Your task is to transcribe, without alteration, the lines from the top of the material below through the line bearing "const LAND = 0.4;", inclusive.

• • • • • • •

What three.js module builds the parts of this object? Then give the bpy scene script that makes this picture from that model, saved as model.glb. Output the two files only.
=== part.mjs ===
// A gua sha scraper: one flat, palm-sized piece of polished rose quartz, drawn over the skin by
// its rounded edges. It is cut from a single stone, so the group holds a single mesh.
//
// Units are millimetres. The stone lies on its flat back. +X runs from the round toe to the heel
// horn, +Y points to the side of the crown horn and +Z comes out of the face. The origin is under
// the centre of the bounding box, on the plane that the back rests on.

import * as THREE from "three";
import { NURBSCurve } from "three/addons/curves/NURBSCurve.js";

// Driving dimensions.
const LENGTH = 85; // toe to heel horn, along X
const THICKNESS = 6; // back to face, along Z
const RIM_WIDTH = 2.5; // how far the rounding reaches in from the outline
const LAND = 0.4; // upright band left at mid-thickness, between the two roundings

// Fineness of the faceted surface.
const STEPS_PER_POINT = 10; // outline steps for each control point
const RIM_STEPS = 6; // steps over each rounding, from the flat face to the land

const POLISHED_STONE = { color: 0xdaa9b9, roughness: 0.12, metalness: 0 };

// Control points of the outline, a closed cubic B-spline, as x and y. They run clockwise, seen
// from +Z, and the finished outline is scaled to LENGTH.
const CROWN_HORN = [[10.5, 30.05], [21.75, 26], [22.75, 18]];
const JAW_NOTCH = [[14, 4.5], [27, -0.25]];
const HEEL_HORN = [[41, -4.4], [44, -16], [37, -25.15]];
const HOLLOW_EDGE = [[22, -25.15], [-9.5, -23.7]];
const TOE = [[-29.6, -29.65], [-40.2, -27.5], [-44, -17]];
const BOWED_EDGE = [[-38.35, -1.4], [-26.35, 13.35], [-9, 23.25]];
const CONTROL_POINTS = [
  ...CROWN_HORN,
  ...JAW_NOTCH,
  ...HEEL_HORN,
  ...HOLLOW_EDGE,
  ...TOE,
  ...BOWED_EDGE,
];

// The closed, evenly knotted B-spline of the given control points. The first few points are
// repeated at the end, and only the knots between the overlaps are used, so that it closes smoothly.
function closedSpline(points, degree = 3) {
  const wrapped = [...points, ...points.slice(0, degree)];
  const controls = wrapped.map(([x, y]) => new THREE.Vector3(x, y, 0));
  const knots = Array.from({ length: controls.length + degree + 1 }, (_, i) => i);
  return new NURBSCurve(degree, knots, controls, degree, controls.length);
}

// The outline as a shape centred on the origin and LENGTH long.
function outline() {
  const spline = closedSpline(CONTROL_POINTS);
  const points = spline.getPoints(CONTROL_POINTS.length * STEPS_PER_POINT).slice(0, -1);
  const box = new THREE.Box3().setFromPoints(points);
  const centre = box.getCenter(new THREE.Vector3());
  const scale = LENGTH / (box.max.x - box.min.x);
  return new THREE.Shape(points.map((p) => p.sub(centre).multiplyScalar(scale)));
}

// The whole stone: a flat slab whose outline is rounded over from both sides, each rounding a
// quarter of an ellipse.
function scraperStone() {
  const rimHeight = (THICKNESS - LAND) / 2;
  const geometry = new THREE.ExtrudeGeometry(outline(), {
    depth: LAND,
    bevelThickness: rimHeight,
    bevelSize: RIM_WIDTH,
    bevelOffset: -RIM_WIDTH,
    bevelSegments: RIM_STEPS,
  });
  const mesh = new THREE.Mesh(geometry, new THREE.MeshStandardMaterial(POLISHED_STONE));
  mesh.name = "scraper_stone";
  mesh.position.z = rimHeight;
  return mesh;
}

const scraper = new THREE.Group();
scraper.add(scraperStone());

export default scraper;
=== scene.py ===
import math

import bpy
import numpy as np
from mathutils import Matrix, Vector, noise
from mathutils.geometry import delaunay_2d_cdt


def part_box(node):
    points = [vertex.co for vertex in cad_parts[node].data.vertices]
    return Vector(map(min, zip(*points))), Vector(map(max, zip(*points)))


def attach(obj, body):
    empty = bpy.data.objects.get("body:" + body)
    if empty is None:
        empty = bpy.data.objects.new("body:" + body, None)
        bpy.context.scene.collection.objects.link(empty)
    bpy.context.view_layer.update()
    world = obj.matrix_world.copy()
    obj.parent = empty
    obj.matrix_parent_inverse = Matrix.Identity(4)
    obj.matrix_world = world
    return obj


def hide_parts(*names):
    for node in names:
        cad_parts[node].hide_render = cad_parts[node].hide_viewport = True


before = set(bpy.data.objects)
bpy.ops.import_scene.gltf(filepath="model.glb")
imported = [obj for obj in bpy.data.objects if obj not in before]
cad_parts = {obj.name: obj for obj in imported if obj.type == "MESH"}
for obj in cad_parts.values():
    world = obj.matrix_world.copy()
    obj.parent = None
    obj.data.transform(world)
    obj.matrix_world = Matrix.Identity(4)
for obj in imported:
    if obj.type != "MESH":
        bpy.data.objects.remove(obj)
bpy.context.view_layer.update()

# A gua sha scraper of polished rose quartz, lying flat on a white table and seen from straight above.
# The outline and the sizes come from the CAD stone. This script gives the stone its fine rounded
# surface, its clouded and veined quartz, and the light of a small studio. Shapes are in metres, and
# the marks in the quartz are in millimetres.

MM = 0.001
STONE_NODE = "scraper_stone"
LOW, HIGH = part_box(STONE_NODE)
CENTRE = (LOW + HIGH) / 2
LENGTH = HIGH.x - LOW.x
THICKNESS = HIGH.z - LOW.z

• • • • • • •

▶ **The response**
What three.js module builds the parts of this object? Then give the bpy scene script that makes this picture from that model, saved as model.glb. Output the two files only.
=== part.mjs ===
// A gua sha scraper: one flat, palm-sized piece of polished rose quartz, drawn over the skin by
// its rounded edges. It is cut from a single stone, so the group holds a single mesh.
//
// Units are millimetres. The stone lies on its flat back. +X runs from the round toe to the heel
// horn, +Y points to the side of the crown horn and +Z comes out of the face. The origin is under
// the centre of the bounding box, on the plane that the back rests on.

import * as THREE from "three";
import { NURBSCurve } from "three/addons/curves/NURBSCurve.js";

// Driving dimensions.
const LENGTH = 85; // toe to heel horn, along X
const THICKNESS = 6; // back to face, along Z
const RIM_WIDTH = 2.5; // how far the rounding reaches in from the outline
const LAND = 0.4; // upright band left at mid-thickness, between the two roundings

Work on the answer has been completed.